[Rows from a dataset]
-------------------------
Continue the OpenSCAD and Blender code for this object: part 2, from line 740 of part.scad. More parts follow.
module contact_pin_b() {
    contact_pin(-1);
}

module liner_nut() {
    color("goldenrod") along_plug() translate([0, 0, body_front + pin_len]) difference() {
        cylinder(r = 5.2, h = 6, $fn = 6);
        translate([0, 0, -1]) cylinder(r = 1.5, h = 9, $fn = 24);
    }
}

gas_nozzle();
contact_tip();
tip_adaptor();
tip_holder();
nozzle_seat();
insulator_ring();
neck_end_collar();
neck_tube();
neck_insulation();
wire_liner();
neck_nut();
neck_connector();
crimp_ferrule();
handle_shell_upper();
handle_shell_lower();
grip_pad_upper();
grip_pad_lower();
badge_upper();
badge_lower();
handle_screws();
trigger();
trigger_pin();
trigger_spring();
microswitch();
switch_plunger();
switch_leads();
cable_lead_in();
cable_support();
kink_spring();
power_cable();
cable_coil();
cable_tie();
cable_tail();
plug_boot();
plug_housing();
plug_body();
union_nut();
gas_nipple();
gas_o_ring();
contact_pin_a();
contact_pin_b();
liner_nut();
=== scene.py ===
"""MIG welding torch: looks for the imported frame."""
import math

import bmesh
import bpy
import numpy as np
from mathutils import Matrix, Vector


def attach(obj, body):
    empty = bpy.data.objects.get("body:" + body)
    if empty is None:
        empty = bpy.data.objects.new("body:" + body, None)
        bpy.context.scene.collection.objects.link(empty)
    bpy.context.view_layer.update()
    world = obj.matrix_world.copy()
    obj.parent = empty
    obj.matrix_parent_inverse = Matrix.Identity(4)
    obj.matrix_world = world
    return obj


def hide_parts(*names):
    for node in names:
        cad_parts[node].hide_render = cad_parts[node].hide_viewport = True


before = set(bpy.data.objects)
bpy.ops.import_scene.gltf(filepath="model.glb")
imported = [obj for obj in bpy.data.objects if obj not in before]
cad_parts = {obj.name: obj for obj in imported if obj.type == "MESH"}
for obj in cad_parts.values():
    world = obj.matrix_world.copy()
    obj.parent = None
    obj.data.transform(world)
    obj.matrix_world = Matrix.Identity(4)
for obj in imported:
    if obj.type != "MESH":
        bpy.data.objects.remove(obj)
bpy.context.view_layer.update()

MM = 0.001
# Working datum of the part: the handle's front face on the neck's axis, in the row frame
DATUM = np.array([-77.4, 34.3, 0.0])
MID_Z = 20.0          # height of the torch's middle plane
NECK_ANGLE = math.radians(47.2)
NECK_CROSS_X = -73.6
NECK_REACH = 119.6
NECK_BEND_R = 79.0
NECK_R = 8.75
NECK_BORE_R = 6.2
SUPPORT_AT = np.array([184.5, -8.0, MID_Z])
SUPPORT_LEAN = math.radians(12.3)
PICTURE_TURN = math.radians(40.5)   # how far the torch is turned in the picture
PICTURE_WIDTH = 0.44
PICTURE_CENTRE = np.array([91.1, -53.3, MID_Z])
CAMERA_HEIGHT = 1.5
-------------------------
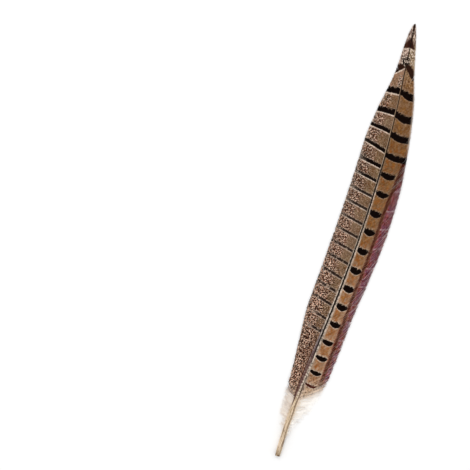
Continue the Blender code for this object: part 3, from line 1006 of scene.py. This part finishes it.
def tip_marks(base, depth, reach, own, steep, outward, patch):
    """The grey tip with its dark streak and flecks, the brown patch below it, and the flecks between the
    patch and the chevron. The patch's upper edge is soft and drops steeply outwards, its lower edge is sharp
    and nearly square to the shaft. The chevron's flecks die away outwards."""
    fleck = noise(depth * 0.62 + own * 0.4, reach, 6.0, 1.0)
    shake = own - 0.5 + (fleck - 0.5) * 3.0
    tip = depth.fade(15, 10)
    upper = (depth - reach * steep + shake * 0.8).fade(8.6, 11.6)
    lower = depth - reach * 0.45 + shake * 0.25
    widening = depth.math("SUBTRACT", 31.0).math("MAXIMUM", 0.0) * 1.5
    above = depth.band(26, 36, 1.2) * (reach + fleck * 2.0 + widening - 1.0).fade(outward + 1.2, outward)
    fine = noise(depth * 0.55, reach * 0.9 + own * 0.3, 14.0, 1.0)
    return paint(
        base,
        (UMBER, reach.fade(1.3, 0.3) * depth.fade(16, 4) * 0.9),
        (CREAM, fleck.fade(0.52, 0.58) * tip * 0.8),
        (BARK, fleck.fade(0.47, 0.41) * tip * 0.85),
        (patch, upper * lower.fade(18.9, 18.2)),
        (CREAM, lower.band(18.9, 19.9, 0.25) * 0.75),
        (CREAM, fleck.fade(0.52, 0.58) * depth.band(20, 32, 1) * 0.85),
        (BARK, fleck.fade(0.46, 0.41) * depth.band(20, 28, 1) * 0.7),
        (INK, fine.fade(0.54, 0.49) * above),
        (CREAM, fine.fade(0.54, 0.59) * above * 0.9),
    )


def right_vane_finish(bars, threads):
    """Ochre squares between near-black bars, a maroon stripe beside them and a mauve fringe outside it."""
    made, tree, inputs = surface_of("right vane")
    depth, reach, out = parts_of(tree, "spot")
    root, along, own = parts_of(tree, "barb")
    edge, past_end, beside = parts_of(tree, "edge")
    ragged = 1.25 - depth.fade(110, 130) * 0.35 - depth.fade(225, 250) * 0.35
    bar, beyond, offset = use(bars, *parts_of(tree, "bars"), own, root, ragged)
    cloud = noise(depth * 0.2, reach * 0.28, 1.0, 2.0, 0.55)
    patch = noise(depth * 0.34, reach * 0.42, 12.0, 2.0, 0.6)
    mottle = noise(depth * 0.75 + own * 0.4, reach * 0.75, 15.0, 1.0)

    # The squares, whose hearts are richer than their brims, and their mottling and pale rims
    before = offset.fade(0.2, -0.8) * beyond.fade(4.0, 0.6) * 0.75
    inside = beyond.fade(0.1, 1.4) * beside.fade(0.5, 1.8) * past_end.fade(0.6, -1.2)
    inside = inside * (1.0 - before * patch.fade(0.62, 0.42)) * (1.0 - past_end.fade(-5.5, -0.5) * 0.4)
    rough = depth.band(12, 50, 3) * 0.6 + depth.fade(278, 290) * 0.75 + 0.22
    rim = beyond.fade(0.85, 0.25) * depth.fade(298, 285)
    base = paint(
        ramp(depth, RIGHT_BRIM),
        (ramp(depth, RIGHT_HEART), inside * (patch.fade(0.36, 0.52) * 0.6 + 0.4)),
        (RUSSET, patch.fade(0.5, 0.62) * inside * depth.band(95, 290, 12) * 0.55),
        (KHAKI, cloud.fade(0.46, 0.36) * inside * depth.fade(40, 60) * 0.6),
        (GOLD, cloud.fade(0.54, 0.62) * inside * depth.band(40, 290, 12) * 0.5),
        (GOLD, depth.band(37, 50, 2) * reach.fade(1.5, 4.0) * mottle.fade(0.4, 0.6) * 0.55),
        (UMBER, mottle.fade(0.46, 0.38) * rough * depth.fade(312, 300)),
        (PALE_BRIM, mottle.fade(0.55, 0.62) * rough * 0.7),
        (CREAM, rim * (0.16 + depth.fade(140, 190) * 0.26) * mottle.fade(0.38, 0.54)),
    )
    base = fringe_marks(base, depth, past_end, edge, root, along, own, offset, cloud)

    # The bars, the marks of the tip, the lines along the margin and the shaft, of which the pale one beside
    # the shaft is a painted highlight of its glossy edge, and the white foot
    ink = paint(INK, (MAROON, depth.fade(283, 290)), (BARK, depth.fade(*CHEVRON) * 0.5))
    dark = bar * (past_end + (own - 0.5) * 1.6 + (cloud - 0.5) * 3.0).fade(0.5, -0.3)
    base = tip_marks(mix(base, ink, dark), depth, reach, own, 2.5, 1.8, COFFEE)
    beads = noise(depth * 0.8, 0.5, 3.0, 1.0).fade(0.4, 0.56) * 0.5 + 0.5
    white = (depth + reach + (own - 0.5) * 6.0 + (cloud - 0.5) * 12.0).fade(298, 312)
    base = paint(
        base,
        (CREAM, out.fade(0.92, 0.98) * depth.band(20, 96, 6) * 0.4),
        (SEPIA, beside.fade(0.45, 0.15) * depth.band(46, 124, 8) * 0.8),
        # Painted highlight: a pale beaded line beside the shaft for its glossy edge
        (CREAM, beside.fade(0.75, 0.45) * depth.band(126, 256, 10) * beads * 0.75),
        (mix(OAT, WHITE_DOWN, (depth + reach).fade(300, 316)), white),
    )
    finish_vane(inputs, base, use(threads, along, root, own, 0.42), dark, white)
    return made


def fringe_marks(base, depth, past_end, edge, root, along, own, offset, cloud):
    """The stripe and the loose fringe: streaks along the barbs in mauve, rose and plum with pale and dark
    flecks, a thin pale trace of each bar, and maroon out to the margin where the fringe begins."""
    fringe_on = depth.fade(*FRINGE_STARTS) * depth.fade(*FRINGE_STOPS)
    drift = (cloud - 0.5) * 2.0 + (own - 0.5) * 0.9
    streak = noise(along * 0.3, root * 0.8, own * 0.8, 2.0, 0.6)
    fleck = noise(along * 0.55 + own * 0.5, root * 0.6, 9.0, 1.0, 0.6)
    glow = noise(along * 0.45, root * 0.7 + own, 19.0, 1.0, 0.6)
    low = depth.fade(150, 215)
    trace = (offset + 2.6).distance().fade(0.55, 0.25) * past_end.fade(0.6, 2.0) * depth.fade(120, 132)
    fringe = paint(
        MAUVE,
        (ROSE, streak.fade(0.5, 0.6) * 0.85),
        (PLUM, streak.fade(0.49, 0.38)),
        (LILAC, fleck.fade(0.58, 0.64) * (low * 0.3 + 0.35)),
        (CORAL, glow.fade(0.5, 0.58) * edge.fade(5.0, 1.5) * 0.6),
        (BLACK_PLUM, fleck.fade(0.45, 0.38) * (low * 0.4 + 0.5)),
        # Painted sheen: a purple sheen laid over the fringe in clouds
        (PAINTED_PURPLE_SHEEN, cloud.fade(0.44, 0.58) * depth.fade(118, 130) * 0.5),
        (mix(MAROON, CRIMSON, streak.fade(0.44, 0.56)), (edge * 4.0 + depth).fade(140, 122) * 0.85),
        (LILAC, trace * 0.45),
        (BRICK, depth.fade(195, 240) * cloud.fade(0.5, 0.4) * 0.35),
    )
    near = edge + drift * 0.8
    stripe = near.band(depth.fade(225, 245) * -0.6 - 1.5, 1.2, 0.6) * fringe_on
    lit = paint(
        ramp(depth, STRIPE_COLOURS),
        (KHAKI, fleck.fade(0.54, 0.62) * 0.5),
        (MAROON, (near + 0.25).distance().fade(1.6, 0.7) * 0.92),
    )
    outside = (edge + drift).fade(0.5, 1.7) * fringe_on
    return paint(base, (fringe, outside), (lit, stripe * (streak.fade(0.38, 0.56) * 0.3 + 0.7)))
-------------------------
# [WORK REQUIRED]
Read the lines above. Gather those in which the string "node" is found.

# [SOLUTION BELOW]
    for node in names:
        cad_parts[node].hide_render = cad_parts[node].hide_viewport = True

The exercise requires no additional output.